Hagg’s Expected Goal Differential per 60 of -0.33 is equally disappointing. That means the Flyers would be expected to score 0.33 fewer goals than opposing teams while Hagg is on the ice- also worst among Flyers d-men. And perhaps the most glaring indicator that Hagg is more like MacDonald than we’d like to think: he consistently makes his teammates worse when playing with them. Only three Flyers skaters- the frequent second line of Valtteri Filppula, Jordan Weal, and Wayne Simmonds– have a better 5v5 Corsi For Percentage when playing with Hagg than without him.

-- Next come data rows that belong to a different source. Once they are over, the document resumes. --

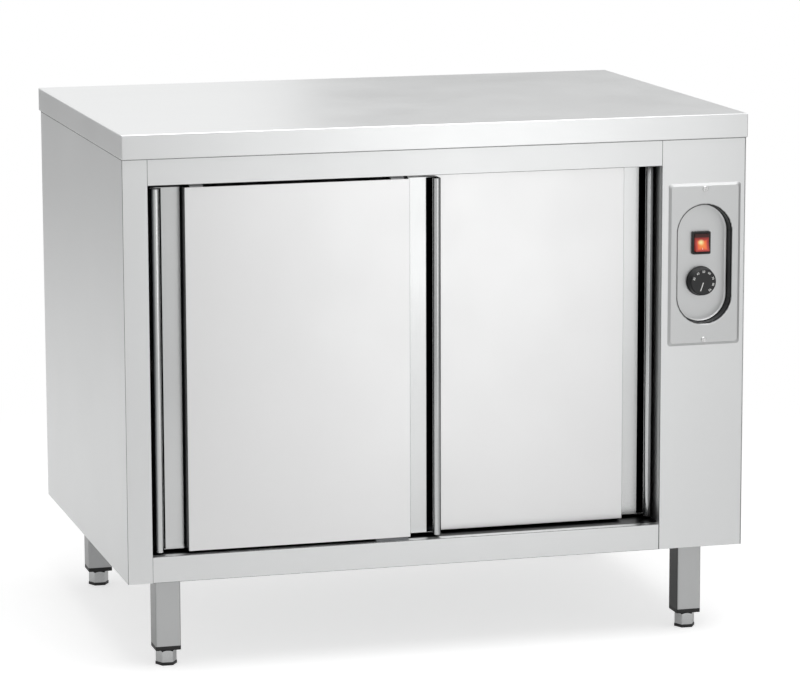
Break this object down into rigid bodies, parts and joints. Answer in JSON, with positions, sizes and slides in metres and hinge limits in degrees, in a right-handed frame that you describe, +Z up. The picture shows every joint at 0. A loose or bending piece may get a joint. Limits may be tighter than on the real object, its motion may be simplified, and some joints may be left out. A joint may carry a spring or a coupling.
{
  "type": "plate warmer cabinet",
  "caption": "Free-standing heated cabinet for plates, stainless sheet, with top-hung sliding doors, a shelf, a fan heater and a recessed switch and thermostat.",
  "frame": {"origin": "on the floor under the middle of the worktop", "axes": "+X to the right as the user faces the doors, front towards -Y, +Z up"},
  "size_m": [1, 0.7, 0.838],
  "materials": {
    "worktop_steel": "fine brushed stainless steel",
    "body_steel": "satin stainless steel",
    "back_steel": "mill finish stainless steel",
    "lining_steel": "mill finish stainless steel",
    "door_pan_steel": "satin stainless steel",
    "door_panel_steel": "satin stainless steel",
    "plate_steel": "satin stainless steel, pressed",
    "track_steel": "bright stainless steel",
    "leg_steel": "satin stainless steel tube",
    "foot_steel": "turned bright steel",
    "screw_steel": "bright steel",
    "heater_steel": "heat tinted stainless tube",
    "fan_aluminium": "plain aluminium",
    "thermostat_metal": "zinc plated steel",
    "motor_enamel": "enamelled",
    "chipboard": "raw board",
    "wool": "mineral wool",
    "nylon": "moulded nylon",
    "black_plastic": "moulded, matt",
    "knob_plastic": "moulded, matt",
    "rocker_plastic": "translucent red, lit from inside",
    "terminal_ceramic": "moulded white"
  },
  "bodies": {
    "cabinet": {"worktop": "worktop_steel", "worktop_board": "chipboard", "side_panel_left": "body_steel", "side_panel_right": "body_steel", "top_rail": "body_steel", "bottom_rail": "body_steel", "control_column": "body_steel", "back_panel": "back_steel", "base_panel": "back_steel", "chamber_wall_left": "lining_steel", "chamber_wall_right": "lining_steel", "chamber_back": "lining_steel", "chamber_ceiling": "lining_steel", "chamber_floor": "lining_steel", "shelf": "lining_steel", "shelf_rails": "lining_steel", "air_baffle": "lining_steel", "insulation": "wool", "door_tracks": "track_steel", "door_guide": "nylon", "control_plate": "plate_steel", "control_plate_screws": "screw_steel", "leg_bolts": "screw_steel", "switch_housing": "black_plastic", "leg_plugs": "black_plastic", "cable_gland": "black_plastic", "thermostat_body": "thermostat_metal", "fan_motor": "motor_enamel", "heating_element": "heater_steel", "terminal_block": "terminal_ceramic", "leg_front_left": "leg_steel", "leg_front_right": "leg_steel", "leg_back_left": "leg_steel", "leg_back_right": "leg_steel"},
    "door_left": {"door_left_pan": "door_pan_steel", "door_left_panel": "door_panel_steel", "door_left_core": "wool", "door_left_hangers": "track_steel"},
    "door_right": {"door_right_pan": "door_pan_steel", "door_right_panel": "door_panel_steel", "door_right_core": "wool", "door_right_hangers": "track_steel"},
    "roller_left_a": {"roller_left_a": "nylon"},
    "roller_left_b": {"roller_left_b": "nylon"},
    "roller_right_a": {"roller_right_a": "nylon"},
    "roller_right_b": {"roller_right_b": "nylon"},
    "rocker": {"rocker": "rocker_plastic"},
    "knob": {"knob": "knob_plastic", "thermostat_spindle": "thermostat_metal"},
    "fan_impeller": {"fan_impeller": "fan_aluminium"},
    "foot_front_left": {"foot_front_left": "foot_steel", "pad_front_left": "black_plastic"},
    "foot_front_right": {"foot_front_right": "foot_steel", "pad_front_right": "black_plastic"},
    "foot_back_left": {"foot_back_left": "foot_steel", "pad_back_left": "black_plastic"},
    "foot_back_right": {"foot_back_right": "foot_steel", "pad_back_right": "black_plastic"}
  },
  "joints": [
    {"name": "door_left_slide", "type": "slide", "parent": "cabinet", "child": "door_left", "axis": [1, 0, 0], "range_m": [0, 0.354]},
    {"name": "door_right_slide", "type": "slide", "parent": "cabinet", "child": "door_right", "axis": [1, 0, 0], "range_m": [-0.354, 0]},
    {"name": "roller_left_a_spin", "type": "hinge", "parent": "door_left", "child": "roller_left_a", "pos_m": [-0.383, -0.322, 0.7788], "axis": [0, 1, 0], "range_deg": [0, 1971]},
    {"name": "roller_left_b_spin", "type": "hinge", "parent": "door_left", "child": "roller_left_b", "pos_m": [-0.067, -0.322, 0.7788], "axis": [0, 1, 0], "range_deg": [0, 1971]},
    {"name": "roller_right_a_spin", "type": "hinge", "parent": "door_right", "child": "roller_right_a", "pos_m": [-0.024, -0.289, 0.7788], "axis": [0, 1, 0], "range_deg": [-1971, 0]},
    {"name": "roller_right_b_spin", "type": "hinge", "parent": "door_right", "child": "roller_right_b", "pos_m": [0.292, -0.289, 0.7788], "axis": [0, 1, 0], "range_deg": [-1971, 0]},
    {"name": "rocker_tip", "type": "hinge", "parent": "cabinet", "child": "rocker", "pos_m": [0.431, -0.3315, 0.633], "axis": [1, 0, 0], "range_deg": [0, 16]},
    {"name": "knob_turn", "type": "hinge", "parent": "cabinet", "child": "knob", "pos_m": [0.431, -0.3275, 0.572], "axis": [0, 1, 0], "range_deg": [0, 300]},
    {"name": "fan_spin", "type": "hinge", "parent": "cabinet", "child": "fan_impeller", "pos_m": [0.364, 0.06, 0.322], "axis": [1, 0, 0], "continuous": true},
    {"name": "foot_front_left_screw", "type": "slide", "parent": "cabinet", "child": "foot_front_left", "axis": [0, 0, 1], "range_m": [-0.03, 0]},
    {"name": "foot_front_right_screw", "type": "slide", "parent": "cabinet", "child": "foot_front_right", "axis": [0, 0, 1], "range_m": [-0.03, 0]},
    {"name": "foot_back_left_screw", "type": "slide", "parent": "cabinet", "child": "foot_back_left", "axis": [0, 0, 1], "range_m": [-0.03, 0]},
    {"name": "foot_back_right_screw", "type": "slide", "parent": "cabinet", "child": "foot_back_right", "axis": [0, 0, 1], "range_m": [-0.03, 0]}
  ],
  "couplings": [
    {"joint": "roller_left_a_spin", "follows": "door_left_slide", "rad_per_m": 97.087},
    {"joint": "roller_left_b_spin", "follows": "door_left_slide", "rad_per_m": 97.087},
    {"joint": "roller_right_a_spin", "follows": "door_right_slide", "rad_per_m": 97.087},
    {"joint": "roller_right_b_spin", "follows": "door_right_slide", "rad_per_m": 97.087}
  ]
}
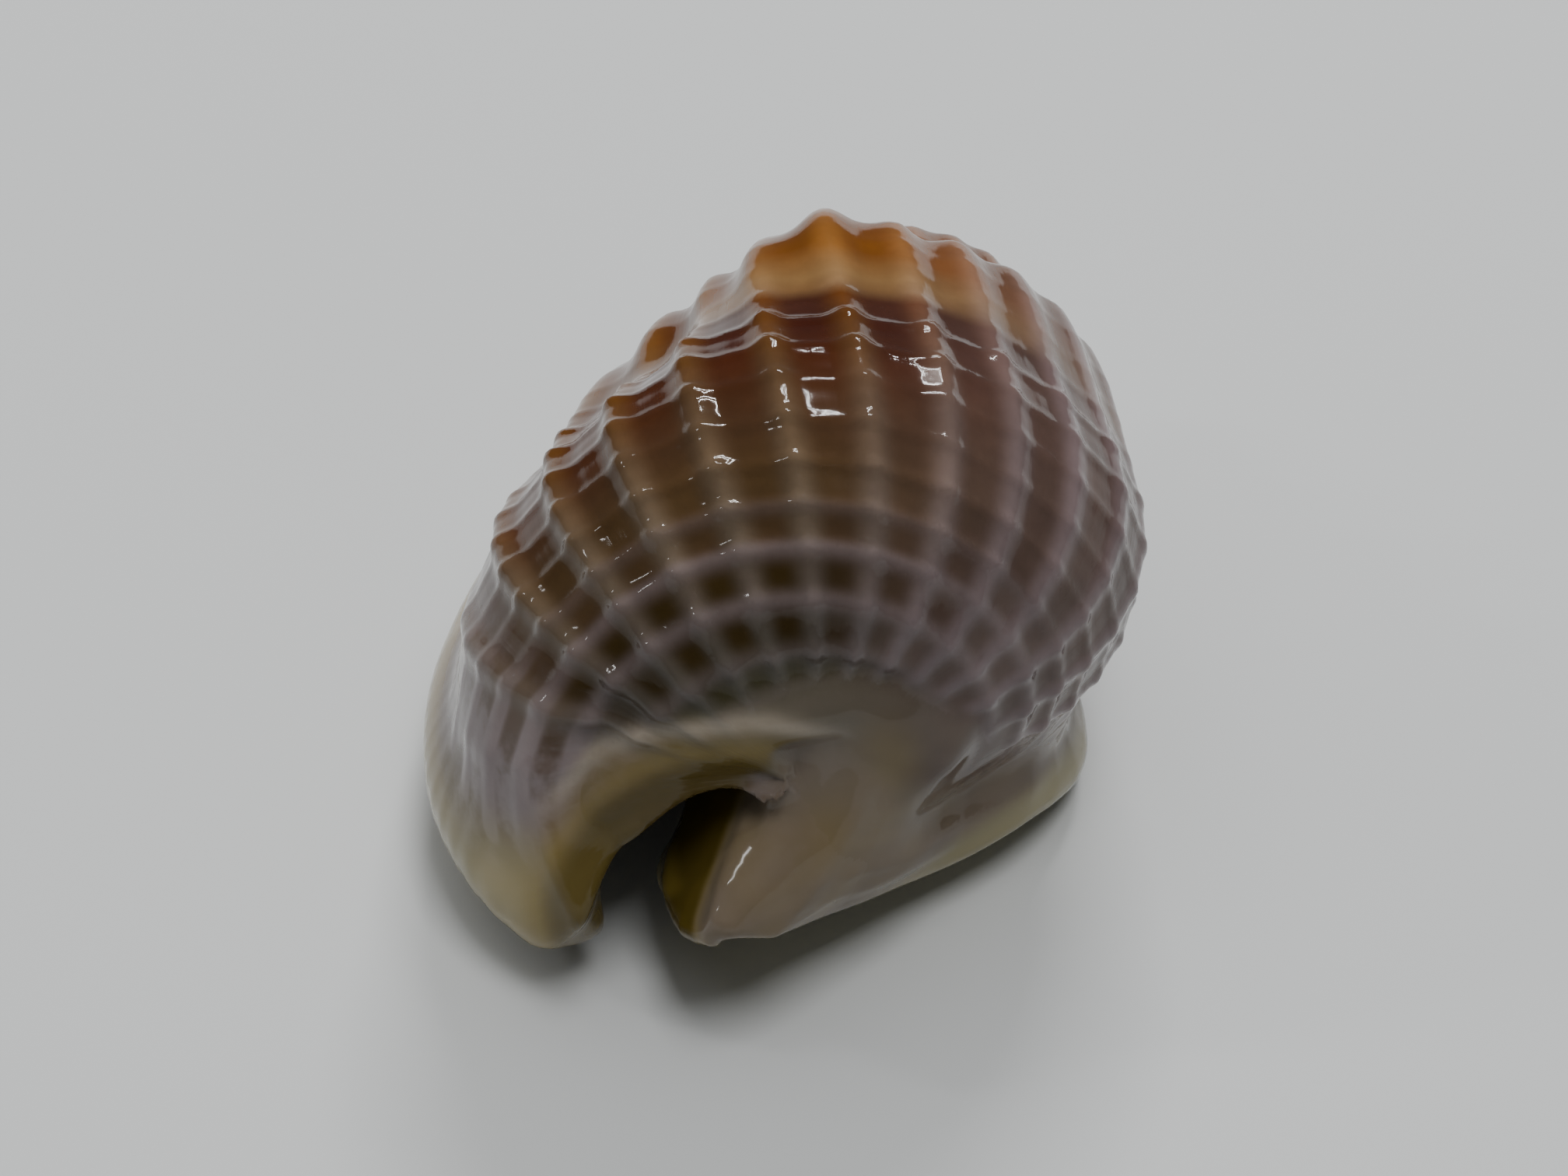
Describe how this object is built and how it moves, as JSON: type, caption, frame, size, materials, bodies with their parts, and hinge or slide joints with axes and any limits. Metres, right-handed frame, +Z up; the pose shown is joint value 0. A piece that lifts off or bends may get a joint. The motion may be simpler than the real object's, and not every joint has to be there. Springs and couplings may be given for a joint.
{
  "type": "nassa snail shell",
  "caption": "Small stout sea snail shell with a beaded surface, a short pointed spire, a thick outer lip and a smooth callus shield beside the opening.",
  "frame": {"origin": "middle of the bounding box in X and Y, at the height of the plane the shell lies on", "axes": "+Z up, from the opening to the back of the last whorl; +Y towards the tip of the spire; the outer lip is on the -X side"},
  "size_m": [0.0096, 0.0132, 0.0081],
  "materials": {
    "shell": "glossy aragonite, wet-looking, brown, grey and cream"
  },
  "bodies": {
    "root": {"shell": "shell"}
  },
  "joints": []
}
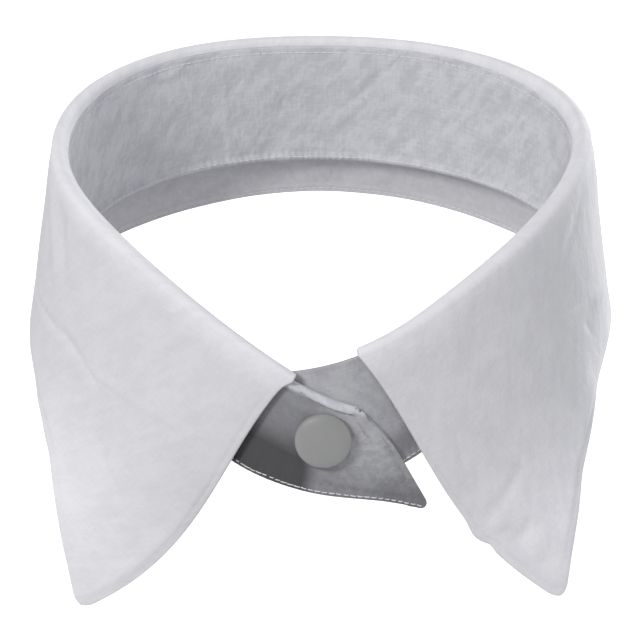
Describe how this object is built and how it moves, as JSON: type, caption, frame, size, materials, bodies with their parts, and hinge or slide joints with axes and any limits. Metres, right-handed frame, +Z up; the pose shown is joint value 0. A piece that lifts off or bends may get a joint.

The one huge factor in Hagg’s favor that separates him from MacDonald is his age. Hagg is a 22-year-old in his first full season of NHL hockey. He’s far from a finished product, and there’s more than enough time for him to turn things around and grow as a player.
Still, it’s impossible to ignore the parallels- two players who have gained the coach’s stamp of approval without the results to show for it. Hagg will almost certainly improve, but his current stage of development is not accurately reflected by his role on the team.